Preparation of a labor certification application is extremely complex. There are many factors to be considered, including the job description, employer's business structure and financial circumstances, position offered, the worker's qualification, the salary offered, the prevailing wages for the position in the locality, the availability of media at the locality, and the ultimate immigrant category for which a Petition for Alien Worker (USCIS Form I-140) is to be filed.

There are several steps that the employer and employer's immigration counsel must undertake.  These steps are described below in general terms. Much of the work will be completed by the immigration attorney. However, there are some steps that must be completed by the employer or in consultation with the employer.

  • Describe and formulate the job description, including detailed description of duties that the employee would be required to perform while on the job.
  • Ensure the foreign-born worker's qualifications would match the job description.
  • Determine the prevailing wages for the position and location where the job is to be performed, either by researching the available resources of the Department of Labor or by requesting a Prevailing Wage Determination (PWD) from the National Prevailing Wage and Helpdesk Center (NPWHC).
  • Prepare the text of advertisements in accordance with the rules of the Department of Labor.
  • Advertise the job according to the rules and requirement of the Department of Labor.  This requirement differs from job classification to job classification and from locale to locale.
  • Interview any U.S. workers who respond to the advertisement. If none of the applicants meet the job requirements, prepare a report justifying the employer's reasons for not hiring them.
  • Prepare a memorandum to support the determination of the prevailing wage, if no Prevailing Wage Determination was requested.
  • Prepare documentation showing the employer's ability to pay the prevailing wages (see below).
  • File the application with the Department of Labor and respond to any audit requests.

Can an employer obtain a labor certificate for a part-time job?

No. The position for which labor certification is sought must be full-time.

Does the employer need to be profitable to apply for labor certificate?

No. The employer only needs to show the ability to pay the prevailing wages.  The employer may be a startup, which has not yet been profitable.  This is common, especially with technology startups.

Alternatively, the employer may be going through a revival period and is reformulating its business plan. In short, what is important is the ability to pay the prevailing wages.

The employer may be required to submit such documents as tax returns, business plans, or financial statements (to give a few examples) to justify its ability to pay the prevailing wages. What needs to be submitted depends on the circumstances.  The attorney will advise the employer as to what needs to be submitted. Those documents need not be disclosed to employee.

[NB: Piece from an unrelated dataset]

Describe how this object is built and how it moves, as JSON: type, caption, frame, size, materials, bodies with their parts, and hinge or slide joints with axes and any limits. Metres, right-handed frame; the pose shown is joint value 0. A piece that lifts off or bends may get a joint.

Who is a U.S. worker for purposes of a labor certification?

For labor certification purposes, U.S. citizens, permanent residents, and specifically authorized aliens, such as asylees, are considered U.S. workers.

What is the application fee for filing a labor certificate application?

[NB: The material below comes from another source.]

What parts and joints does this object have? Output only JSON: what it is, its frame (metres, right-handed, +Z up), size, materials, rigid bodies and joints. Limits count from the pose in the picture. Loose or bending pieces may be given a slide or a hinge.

None. The U.S. Department of Labor does not charge any application fee for filing a labor certificate application. There would be petition and application fees for subsequent filings with the USCIS.

Other expenses associated with the application include attorney's fees, advertising expenses, expenses of interviewing any prospective applicants, and other expenses associated with the preparation and submission of the application.

Who should pay the expenses for filing a labor certificate application?

The law requires that all expenses be paid by the employer.  The expenses may not be shifted to the employee.

How long does the labor certification process take?

Currently the U.S. Department of Labor's processing time for labor certification (PERM) is about 3-4 months. See iCERT Portal (click on “Processing Times” tab). Depending on the circumstances and the backlog, the processing time can take a few additional months.

Considering the recruitment process and the period needed to file the labor certificate application, the entire process may take between 6-9 months. If your case is selected for audit (see below), add another five (5) months to the process.

What is the Department of Labor's audit process?

Ordinarily the supporting documents are not filed with the PERM application. From time to time, the Department of Labor selects some cases for an audit. In that event, the employer must file the supporting documents.

If the employer fails to present supporting documents, the documents appear to be insufficient, or contain a misrepresentation, the Department of Labor may subject the employer to “supervised recruitment” practices for future PERM applications.

Common reasons seem to include cases where the employee or employee's family have a financial interest in the employer, where the job requires a foreign language and the requirement is not common or obvious, or where the job is a telecommuting position, as well as a purely random selection of cases.  See Atlanta National Processing Center Audit Tiers. The audit process can add as much as five (5) months to the labor certification process.

Is there a procedure to amend a filed application for labor certification?

No. If you discover an error or wish to amend the application after filing, your only remedy is to withdraw the pending application and refile.

How long is the validity period of the labor certificate?

A labor certificate issued by the U.S. Department of Labor is valid for 180 days, i.e., your employer must file the Immigrant Petition for Alien Worker (USCIS Form I-140), which is to be supported by that labor certificate, within 180 days. A petition is deemed filed when it is received, together with all supporting documents and the required fees, by the USCIS.

How long is the employer required to maintain supporting records for the labor certificate?

Not all supporting materials are sent to the Department of Labor with the application for labor certification. The employer, however, is required to retain these records for five (5) years from the filing date.

How is the priority date determined for immigration purposes?

For immigration purposes, the employee's priority date is the date when the labor certificate application was submitted to the Department of Labor, assuming the labor certificate application is approved.

Can I work in the United States on the basis of the labor certificate?

No. Neither making of the labor certificate application nor the approval of the application would allow the foreign-born employee to accept employment in the United States.  However, you may work in the United States, only if your current nonimmigrant status already allows you to do so.